* GIVEN EXERCISE: Extract each line holding the word "with" from the entries.

* DATA LINES:
--- BEGIN ---
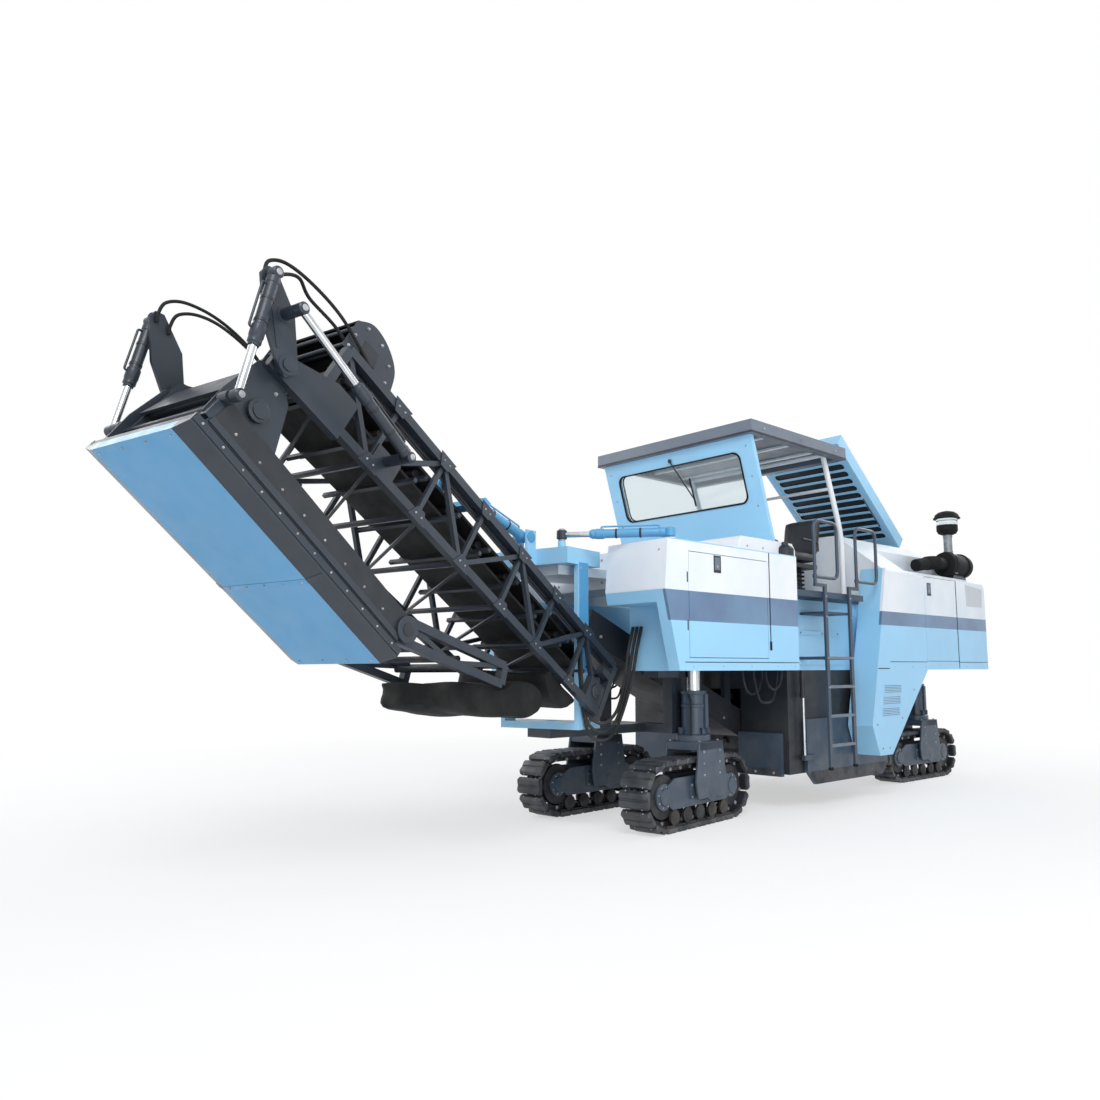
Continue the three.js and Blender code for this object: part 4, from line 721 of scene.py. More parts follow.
def leg_unit(unit):
    """Side frame, wheels, cheeks and lifting column of one track."""
    shape = Shape(track_place(unit) @ shift(0, -LEG_BEHIND, 0))
    axle = TRACK_HEIGHT / 2
    wheel_y = (TRACK_LENGTH - TRACK_HEIGHT) / 2
    back = LEG_BEHIND
    shape.block((-0.07, -wheel_y, axle - 0.1), (0.07, wheel_y, axle + 0.11), "dark")
    for y in (-wheel_y, wheel_y):
        rim = [(0, 0.10), (0.004, 0.185), (0.03, 0.19), (0.035, 0.17), (0.165, 0.17), (0.17, 0.19),
               (0.196, 0.185), (0.2, 0.10)]
        shape.turned((-0.1, y, axle), (1, 0, 0), rim, "cast", 32)
        for side in (-1, 1):
            hub = [(0, 0.115), (0.016, 0.112), (0.02, 0.075), (0.034, 0.07), (0.038, 0.03)]
            shape.turned((side * 0.1, y, axle), (side, 0, 0), hub, "slate", 32)
            heads = [(side * 0.116, y + a, axle + b) for a, b in circle(8, 0.088, 30)]
            shape.bolts(heads, (side, 0, 0), 0.01)
    plate = [(-0.52, 0.25), (-0.44, 0.19), (0.44, 0.19), (0.52, 0.25), (0.5, 0.40), (0.40, 0.45),
             (-0.40, 0.45), (-0.5, 0.40)]
    for side in (-1, 1):
        shape.prism(plate, side * 0.105, side * 0.128, "slate", 0.004)
        shape.prism(oblong(-0.17, 0.25, 0.27, 0.39), side * 0.128, side * 0.138, "slate", 0.003)
        shape.bolts([(side * 0.138, y, z) for y in (-0.15, 0.05, 0.25) for z in (0.27, 0.37)],
                    (side, 0, 0), 0.009)
        for k in range(5):
            y = -0.40 + k * 0.2
            roller = [(0, 0.05), (0.006, 0.068), (0.028, 0.068), (0.034, 0.045), (0.04, 0.03)]
            shape.turned((side * 0.098, y, 0.122), (side, 0, 0), roller, "cast", 20)
        cheek = [(-0.22 + back, axle - 0.06), (0.22 + back, axle - 0.06), (0.25 + back, 0.40),
                 (0.19 + back, 0.735), (-0.19 + back, 0.735), (-0.25 + back, 0.40)]
        shape.prism(cheek, side * 0.164, side * 0.19, "slate", 0.005)
        boss = [(0, 0.09), (0.012, 0.095), (0.03, 0.088), (0.032, 0.05), (0.036, 0.048)]
        shape.turned((side * 0.158, back, axle), (side, 0, 0), boss, "slate", 28)
        shape.bolts([(side * 0.19, back + y, z) for y in (-0.13, 0.13) for z in (0.45, 0.55, 0.65)],
                    (side, 0, 0), 0.012)
    shape.rod((-0.17, back, axle), (0.17, back, axle), 0.06, "steel", 24)
    shape.block((-0.19, back - 0.19, 0.665), (0.19, back + 0.19, 0.735), "slate")
    shape.bolts([(x, back + y, 0.735) for x in (-0.16, 0.16) for y in (-0.15, 0.15)], (0, 0, 1), 0.014)
    sleeve = [(0, 0.157), (0.05, 0.157), (0.06, 0.15), (0.065, 0.122), (0.10, 0.112), (0.30, 0.112),
              (0.305, 0.118), (0.33, 0.118), (0.335, 0.112), (0.42, 0.112), (0.424, 0.124), (0.452, 0.124),
              (0.455, 0.085)]
    shape.turned((0, back, 0.735), (0, 0, 1), sleeve, "slate", 40)
    shape.rod((0, back, 1.185), (0, back, 1.70), 0.071, "chrome", 40)
    home = shape.place
    for k in range(8):
        shape.place = home @ shift(0, back, 0) @ turn(22.5 + 45 * k, "Z")
        shape.block((0.108, -0.006, 0.80), (0.15, 0.006, 0.855), "slate")
        shape.bolts([(0.14, 0.0, 0.787)], (0, 0, 1), 0.009)
    shape.place = home
    shape.bar((0.118, back + 0.03, 0.85), (0.118, back + 0.03, 1.16), 0.02, 0.05, "slate")
    run = [(0.06, back - 0.135, 0.74), (0.06, back - 0.135, 1.10), (0.02, back - 0.118, 1.16)]
    pipe = bent_path(run, 0.04)
    shape.tube(pipe, 0.009, "hose", 8)
    piece(shape, f"{unit}_side_frame_and_column", unit + "_track", [f"{unit}_leg"], 0.003)


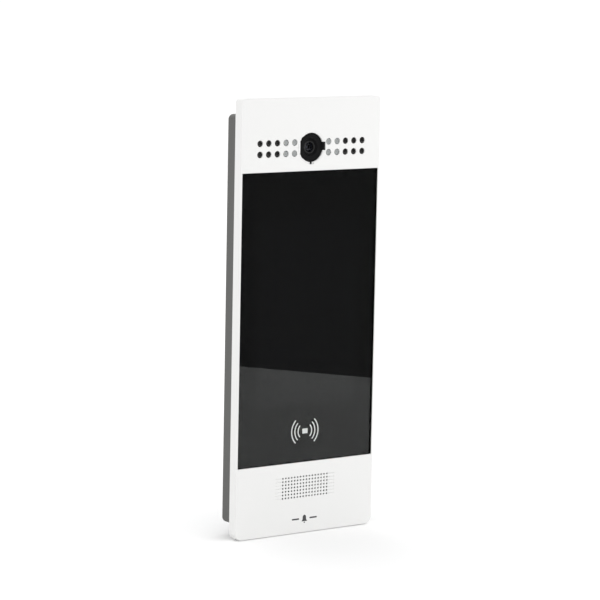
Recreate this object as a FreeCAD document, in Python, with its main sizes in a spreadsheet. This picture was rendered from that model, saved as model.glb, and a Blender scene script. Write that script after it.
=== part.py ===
"""A wall-mounted video door station, as a parametric document: every piece is its own object.

The frame: +Z is up, +X is to the right of a person who faces the unit, and the front looks along -Y.
The origin lies on the wall plane, level with the middle of the front panel. All lengths are in mm.
A "depth" is a distance in front of the wall, so a point at depth d has Y = -d.
"""

import FreeCAD, Part
import math
import os
import re

import Sketcher

DIMENSIONS = [
    # The front panel, a painted aluminium tray that opens to the rear.
    ("panel_width", 137.0),
    ("panel_height", 360.0),
    ("panel_front", 32.0),  # depth of the front plane: the unit's whole thickness
    ("panel_rim_back", 23.0),  # depth where the side walls end
    ("panel_step", 26.0),  # depth of the step that the rear housing's seal meets
    ("panel_face_back", 29.0),  # depth of the rear of the 3 mm front face
    ("panel_wall", 2.2),
    ("panel_top_corner", 3.5),
    ("panel_bottom_corner", 6.5),
    ("panel_edge_chamfer", 0.4),
    ("border_opening_top", 161.0),
    ("border_opening_bottom", -165.0),
    ("boss_inner", 52.0),  # the bosses that the display's bracket is screwed to
    ("boss_outer", 60.0),
    ("boss_post_outer", 58.0),
    ("boss_up", 105.0),
    ("boss_height", 10.0),
    ("housing_screw_across", 63.6),
    ("bracket_screw_across", 55.0),
    ("tapped_radius", 1.25),
    ("clearance_radius", 1.4),
    # The cover glass and what lies behind it.
    ("glass_pocket_width", 134.0),
    ("glass_pocket_height", 241.0),
    ("glass_gap", 0.25),
    ("glass_back", 30.2),
    ("glass_seat", 30.0),
    ("display_opening_width", 119.0),
    ("display_opening_height", 226.0),
    ("screen_width", 104.0),
    ("screen_height", 164.0),
    ("screen_centre", 4.85),
    ("screen_rear", 27.1),
    ("screen_front", 29.5),
    ("touch_rear", 29.7),
    ("touch_half_width", 56.0),
    ("touch_height", 172.0),
    ("tray_margin", 1.5),
    ("tray_gap", 0.3),
    ("tray_front", 29.2),
    ("bracket_front", 24.6),  # depth of the front of the display's steel bracket
    ("bracket_thickness", 1.0),
    ("bracket_half_width", 57.5),
    ("bracket_half_height", 112.0),
    ("cable_hole_radius", 6.0),
    ("flex_width", 18.0),
    ("flex_thickness", 0.3),
    ("flex_rear", 19.4),
    ("flex_front", 26.2),
    ("flex_top", -79.5),
    ("flex_fold", -113.6),
    ("flex_end", -86.0),
    # Boards behind the glass.
    ("eye_rear", 28.9),
    ("eye_front", 30.1),
    ("eye_board_rear", 28.1),
    ("eye_board_half_width", 38.0),
    ("eye_height", 109.0),
    ("eye_across", 30.0),
    ("aerial_half_width", 48.0),
    ("aerial_height", -98.0),
    ("aerial_tall", 28.0),
    ("aerial_rear", 29.1),
    # The camera and the lamps beside it.
    ("camera_height", 139.4),
    ("camera_hole_radius", 12.0),
    ("camera_rim_radius", 13.7),
    ("camera_bevel_depth", 0.7),
    ("camera_plug_radius", 11.85),
    ("camera_flat", 11.35),  # how far left of the axis the hole's keying flat stands
    ("camera_flat_height", 9.0),
    ("camera_key_end", 13.6),
    ("camera_key_start", 11.2),
    ("side_key_up", 0.9),
    ("side_key_height", 6.6),
    ("low_key_width", 1.4),
    ("low_relief_width", 4.8),  # shallow relief round the lower key
    ("side_relief_across", 9.9),  # shallow relief left of the hole, which shows only at its corners
    ("side_relief_height", 17.6),
    ("relief_depth", 0.5),
    ("key_gap", 0.15),
    ("key_front", 31.2),
    ("bezel_flange_radius", 14.2),
    ("bezel_rear", 25.0),
    ("bezel_front", 30.2),
    ("bezel_dish", 29.8),
    ("bezel_step", 1.3),  # how far the bezel steps down round the lens ring
    ("bezel_throat", 5.7),
    ("ring_bore", 3.8),
    ("ring_radius", 5.5),
    ("ring_front", 28.7),
    ("lens_radius", 3.7),
    ("lens_front", 28.4),
    ("lens_curve", 6.4),
    ("barrel_rear", 12.0),
    ("sensor_board_size", 28.0),
    ("sensor_board_thickness", 1.2),
    ("lamp_row_pitch", 8.9),
    ("lamp_pitch", 8.4),
    ("first_lamp", 16.8),
    ("lamp_hole_radius", 2.7),
    ("lamp_radius", 2.5),
    ("lamp_length", 8.9),
    ("lamp_curve", 5.0),  # radius of a lamp's flat dome
    ("lamp_board_rear", 21.4),
    ("lamp_board_front", 23.0),
    ("lamp_board_half_width", 55.0),
    ("lamp_board_height", 36.0),
    ("lamp_screw_across", 53.0),
    ("baffle_height", 34.0),
    # The loudspeaker.
    ("speaker_height", -141.05),
    ("grille_pitch_across", 2.95),
    ("grille_pitch_up", 2.8),
    ("grille_hole_radius", 0.8),
    ("vent_pitch", 2.1),
    ("vent_hole_radius", 0.3),
    ("grille_skin", 0.8),  # thickness of the front where the holes are
    ("grille_recess_width", 68.0),
    ("grille_recess_height", 23.0),
    ("mesh_thickness", 0.3),
    ("basket_half_width", 23.4),
    ("basket_height", 42.0),
    ("basket_front", 27.2),
    ("basket_rim_rear", 26.0),
    ("basket_rear", 19.0),
    ("basket_radius", 18.0),
    ("cone_hole_radius", 17.0),
    ("magnet_radius", 12.5),
    ("magnet_rear", 10.5),
    ("microphone_across", -28.8),
    ("microphone_radius", 3.0),
    # The rear housing, a dark shell narrower than the panel.
    ("housing_half_width", 61.0),
    ("housing_top", 166.0),
    ("housing_bottom", -170.5),
    ("housing_wall", 2.5),
    ("housing_back", 0.3),  # depth of the skirt's rear edge, just clear of the wall
    ("back_wall_rear", 7.0),
    ("back_wall_front", 9.5),
    ("flange_rear", 23.3),
    ("flange_front", 25.3),
    ("housing_corner", 4.5),
    ("flange_half_width", 66.0),
    ("flange_half_height", 177.3),
    ("seal_inset", 0.4),
    ("seal_overhang", 1.2),
    ("hook_slot_gap", 0.6),
    ("security_hole_radius", 1.6),
    ("bay_half_width", 40.0),
    ("bay_top", -42.0),
    ("bay_bottom", -102.0),
    # The circuit board and its fixings.
    ("board_rear", 16.0),
    ("board_thickness", 1.6),
    ("board_half_width", 49.5),
    ("board_top", 72.0),
    ("board_bottom", -108.0),
    ("board_screw_across", 45.5),
    ("board_screw_margin", 5.0),
    ("board_boss_radius", 3.0),
    ("chip_front", 19.4),
    ("shield_size", 40.0),
    ("shield_left", -38.0),
    ("shield_bottom", -40.0),
    ("shield_front", 20.8),
    ("shield_sheet", 0.3),
    ("relay_rear", 10.2),
    ("capacitor_radius", 3.15),
    ("capacitor_height", 6.0),
    # The wiring bay's liner, and the sockets that face down into the bay.
    ("liner_rear", 9.5),
    ("liner_lip_front", 10.7),
    ("liner_floor_rear", 13.0),
    ("liner_floor_front", 14.0),
    ("liner_lip", 1.4),
    ("liner_gap", 0.2),
    ("liner_wall", 1.5),
    ("socket_gap", 0.3),
    ("sockets_bottom", -67.0),
    ("sockets_top", -51.5),
    ("jack_left", -36.0),
    ("jack_right", -20.0),
    ("jack_rear", 4.6),
    ("strip_start", -12.0),
    ("strip_width", 19.0),
    ("strip_gap", 2.0),
    ("strip_rear", 6.6),
    ("entry_pitch", 3.5),
    ("entry_margin", 1.05),
    ("entry_size", 2.6),
    ("driver_radius", 1.2),
    # The wall bracket, its hooks and its screws.
    ("plate_thickness", 1.5),
    ("plate_half_width", 54.0),
    ("plate_top", 150.0),
    ("plate_bottom", -158.0),
    ("wall_hole_radius", 2.3),
    ("wall_hole_across", 80.0),
    ("wall_hole_up", 250.0),
    ("box_hole_across", 60.3),
    ("hook_lift", 7.0),  # how far the unit is lifted to clear its hooks
    ("hook_across", 40.0),
    ("upper_hook", 96.0),
    ("lower_hook", -112.0),
    ("hook_width", 10.0),
    ("security_across", 30.0),
    ("security_depth", 4.1),
    ("cable_opening_half_width", 32.0),
    ("cable_opening_bottom", -97.0),
    ("cable_opening_top", -47.0),
    ("edge_front", 4.0),
    ("rib_across", 18.0),  # two pressed ribs stiffen the plate
    ("rib_width", 8.0),
    ("rib_height", 0.8),
    ("rib_bottom", -22.0),
    ("rib_top", 118.0),
    ("pad_radius", 5.0),  # pressed pad that the plunger's tip meets, as high as the ribs
    ("edge_end_gap", 12.0),
    ("hook_front", 11.1),
    ("hook_lip_rear", 9.9),
    ("hook_lip_height", 5.0),
    ("tab_front", 6.7),
    ("tab_width", 13.0),
    ("tab_hole_radius", 1.85),
    # The plunger that senses the bracket, and the reset button.
    ("tamper_across", -30.0),
    ("plunger_radius", 2.5),
    ("plunger_fit", 0.05),
    ("plunger_tip", 2.5),  # depth of the plunger's tip, just clear of the bracket's pressed pad
    ("plunger_collar_rear", 9.6),
    ("plunger_collar_front", 10.4),
    ("plunger_end", 13.4),
    ("switch_rear", 13.3),
    ("switch_size", 9.0),
    ("spring_rear", 10.7),
    ("spring_height", 2.2),
    ("spring_radius", 2.1),
    ("wire_radius", 0.22),
    ("reset_across", 34.0),
    ("reset_height", -52.0),
    ("reset_radius", 2.1),
    ("reset_neck", 1.5),
    ("reset_rear", 8.0),
    ("reset_shoulder", 12.4),
    ("reset_switch_rear", 14.75),
    ("reset_switch_size", 6.0),
]
ALIASES = {alias for alias, _ in DIMENSIONS}
PIECES = {}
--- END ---
* ANSWER TO THE EXERCISE:
Recreate this object as a FreeCAD document, in Python, with its main sizes in a spreadsheet. This picture was rendered from that model, saved as model.glb, and a Blender scene script. Write that script after it.
The origin lies on the wall plane, level with the middle of the front panel. All lengths are in mm.